Migrations will be used to make changes(db/file/containers) to existing ee installation.
Migrations will be stored in /migrations
folder in EE root.
Each migration will be stored in seperate file. Name would be like 'timestamp_migration_title.php' i.e '1530101102_migrate_to_beta2.php'
Each of them will have a class that will extend a base abstract class. The abstract class will have one method - migrate(). The class that implements it can create more methods to group different types of changes.
I'm anticipating migration code for each release to be not more than 300-500 lines. Hence IMO filesystem, database and docker changes should be in single file, but in different functions. i.e.
function migrate() {
$this->migrate_db()
$this->migrate_fs()
$this->migrate_container()
}
Files would pile up fast in migration if we create 3 files for each migration( if we put db, fs, container changes in seperate files ).
Also we can have up()
and down()
methods. Something in up()
goes wrong and it throws exception, we can safely call down() and it would revert the changes done by up()
.
We'll have a table in DB to track which migrations have been executed. We'll store name of migration in a 'migration' table. We could also have 2nd column to store timestamp of when migration was executed(might be helpful for debugging).
When migration will be triggered, we'll get all migrations from filesystem and check their corrosponding entries in DB. If they do not exist, we'll execute the migration and add it in DB.
First of all let's understand how EE updates. This help us better think about this topic.
After you select stable/nightly update, EE will fetch PHAR from github and store it in /tmp/
(initialy).
Then we run php /tmp/ee-temp.phar cli info
and check it's return code to check if new phar runs correctly.
Then EE replaces currect phar with phar in /tmp/
.
There are two ways of triggering migrations.
We can create a public command ee cli migrate
.
This will trigger migration as described byabove logic.

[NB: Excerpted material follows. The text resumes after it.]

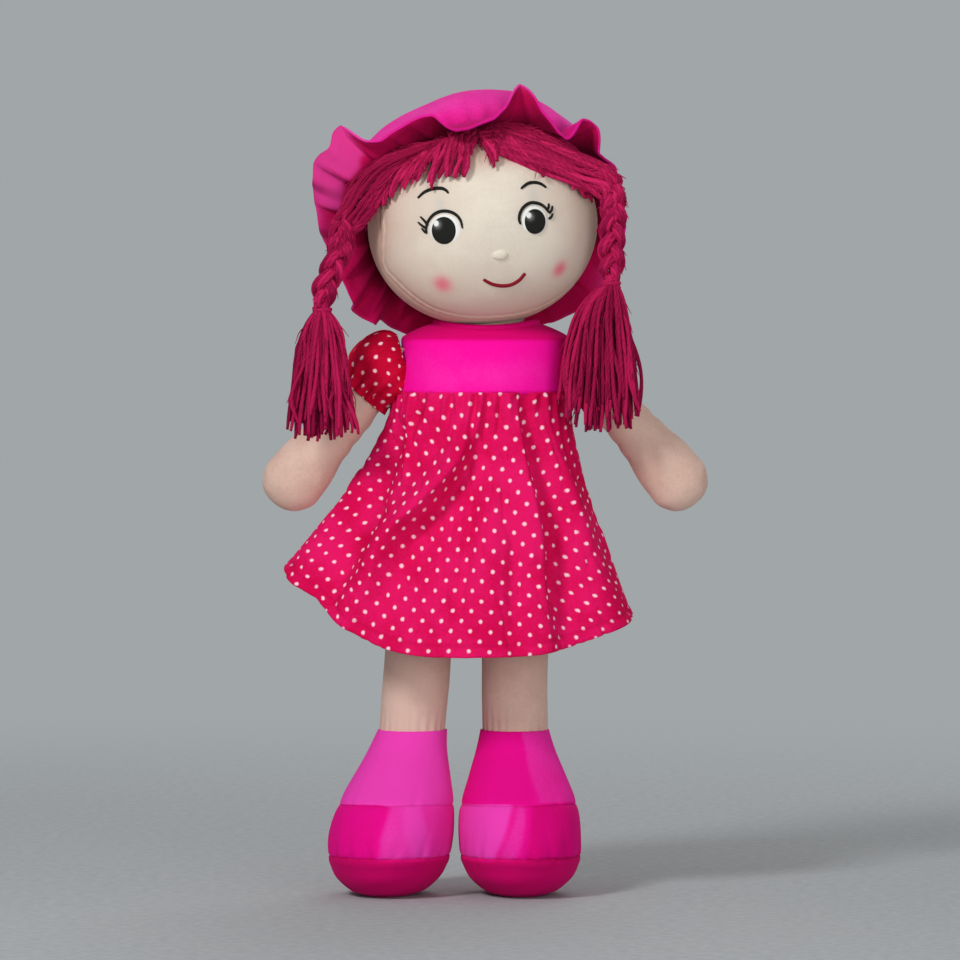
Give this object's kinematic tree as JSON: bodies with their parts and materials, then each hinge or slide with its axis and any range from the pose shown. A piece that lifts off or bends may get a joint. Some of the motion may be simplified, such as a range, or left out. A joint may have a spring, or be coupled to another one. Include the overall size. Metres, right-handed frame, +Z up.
{
  "type": "rag doll",
  "caption": "Stuffed rag doll in a gathered dress and ruffled cap, with yarn braids, soft limbs that fold at sewn joints, and flat soft soles to stand on.",
  "frame": {"origin": "on the floor, under the centre of the doll's outline", "axes": "+X to the doll's own left, +Y to its back, +Z up from the soles to the cap"},
  "size_m": [0.2454, 0.1474, 0.4441],
  "materials": {
    "skin": "matt short-pile knit",
    "face": "matt smooth knit",
    "velour": "soft velour",
    "velour_dark": "soft velour, shaded nap",
    "dots": "printed cotton",
    "yarn": "matt yarn",
    "filling": "loose fibre",
    "eye": "satin embroidery",
    "thread": "satin embroidery",
    "mouth": "satin embroidery"
  },
  "bodies": {
    "torso": {"torso_skin": "skin", "torso_filling": "filling", "bodice": "velour", "neckline_binding": "velour_dark", "skirt": "dots", "left_sleeve": "dots", "right_sleeve": "dots"},
    "neck": {"neck": "skin"},
    "head": {"face_panel": "face", "head_back_panel": "face", "head_filling": "filling", "left_eye": "eye", "right_eye": "eye", "left_brow": "thread", "right_brow": "thread", "nose": "face", "mouth": "mouth", "cap_crown": "velour", "cap_brim": "velour", "left_fringe": "yarn", "right_fringe": "yarn", "left_side_hair": "yarn", "right_side_hair": "yarn"},
    "hips": {"hip_strip": "skin"},
    "left_arm": {"left_arm_skin": "skin", "left_arm_filling": "filling"},
    "left_leg": {"left_leg_skin": "skin", "left_leg_filling": "filling", "left_shoe_sole": "velour_dark", "left_shoe_toe_band": "velour", "left_shoe_upper": "velour", "left_foot_filling": "filling"},
    "left_braid": {"left_braid_strand_1": "yarn", "left_braid_strand_2": "yarn", "left_braid_strand_3": "yarn", "left_hair_tie": "yarn", "left_tassel": "yarn"},
    "right_arm": {"right_arm_skin": "skin", "right_arm_filling": "filling"},
    "right_leg": {"right_leg_skin": "skin", "right_leg_filling": "filling", "right_shoe_sole": "velour_dark", "right_shoe_toe_band": "velour", "right_shoe_upper": "velour", "right_foot_filling": "filling"},
    "right_braid": {"right_braid_strand_1": "yarn", "right_braid_strand_2": "yarn", "right_braid_strand_3": "yarn", "right_hair_tie": "yarn", "right_tassel": "yarn"}
  },
  "joints": [
    {"name": "head_turn", "type": "hinge", "parent": "torso", "child": "neck", "pos_m": [0.0006, 0.00085, 0.311], "axis": [0, 0, 1], "range_deg": [-10, 10]},
    {"name": "head_nod", "type": "hinge", "parent": "neck", "child": "head", "pos_m": [0.0006, 0.00085, 0.311], "axis": [1, 0, 0], "range_deg": [-12, 6], "deforming": ["neck"]},
    {"name": "left_braid_swing", "type": "hinge", "parent": "head", "child": "left_braid", "pos_m": [0.0746, -0.03715, 0.3875], "axis": [-1, 0, 0], "range_deg": [-3, 30]},
    {"name": "right_braid_swing", "type": "hinge", "parent": "head", "child": "right_braid", "pos_m": [-0.0784, -0.04115, 0.3685], "axis": [-1, 0, 0], "range_deg": [-3, 30]},
    {"name": "left_arm_swing", "type": "hinge", "parent": "torso", "child": "left_arm", "pos_m": [0.04436, 0.00085, 0.30333], "axis": [0, -1, 0], "range_deg": [-4, 45], "deforming": ["left_sleeve"]},
    {"name": "right_arm_swing", "type": "hinge", "parent": "torso", "child": "right_arm", "pos_m": [-0.04433, 0.00085, 0.30333], "axis": [0, 1, 0], "range_deg": [-4, 45], "deforming": ["right_sleeve"]},
    {"name": "sit_fold", "type": "hinge", "parent": "torso", "child": "hips", "pos_m": [-0.0084, 0.00085, 0.1915], "axis": [-1, 0, 0], "range_deg": [-10, 85], "deforming": ["skirt"]},
    {"name": "left_leg_swing", "type": "hinge", "parent": "hips", "child": "left_leg", "pos_m": [0.0166, 0.00085, 0.1855], "axis": [-1, 0, 0], "range_deg": [-15, 15], "deforming": ["skirt"]},
    {"name": "right_leg_swing", "type": "hinge", "parent": "hips", "child": "right_leg", "pos_m": [-0.0334, 0.00085, 0.1855], "axis": [-1, 0, 0], "range_deg": [-15, 15], "deforming": ["skirt"]}
  ]
}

After we fetching the phar, we can run php /tmp/ee-temp.phar cli migrate
after fetching it. This will run migrations from the new phar.
Since we run ee cli info
each time after downloading phar, in that function we can check if the cwd of phar is /tmp
, we'll trigger migration.
In both cases, we don't have to worry about migration getting triggered twice. Because each time the function will only run migrations which havn't previousy ran.
The benifit I see of #2 is that we won't have to expose a public command for something that is internal to ee.